You’ll find that players often go on streaks and slumps. Don’t just dump players because they’re having a bad month. Bad months are bound to happen. If they’re notoriously good, hold onto them and let them work out their kinks.

Occasionally, you may want to dump a good player if they’re just having a bad year. You may not want to do this until a few weeks after the All-Star break, but sometimes players just have terrible seasons. Just ask all of those who had Tim Lincecum last year.

You’d be surprised how much the All-Star break changes a player. Sometimes hot players will start to fizzle, but for the most part, slumping players pick up their play and start to sizzle. Think of the All-Star break almost as a new season. Check out some of those free agents. You might even find teams bringing up hot prospects from the farm system.
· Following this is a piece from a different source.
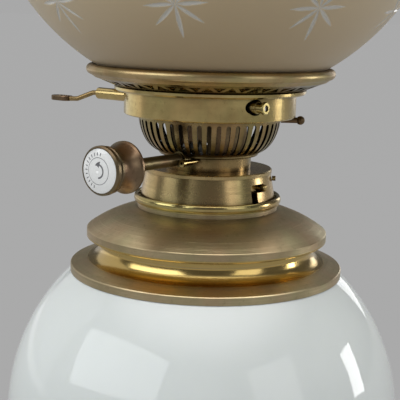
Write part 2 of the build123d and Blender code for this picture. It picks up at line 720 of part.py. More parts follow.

What makes fantasy baseball so great is that surprises happen. Any given year, stars are born. Free agency is your friend, and you should check it regularly. Whereas fantasy football doesn’t offer much in the way of free agency, there’s a lot of game-changing opportunities in baseball. You just never know who you might find on the wire. Don’t be surprised if you start off the season with one team and end up with something drastically different by the end. Just consider it good experience, especially if you’re looking to land a job with the Miami Marlins.

Hopefully, you’ll win, and all hard your work will pay off, especially if you’ve got some sweet cash riding on this league. Just realize that with all of the work it takes to manage a fantasy baseball team, that money is going to average out to probably less than $1 for every hour you spent obsessing over your team. Remember, it’s not about the cash; it’s about the bragging rights. Take the cash and buy something nice for your spouse… you know for all the hours you neglected them for fantasy baseball.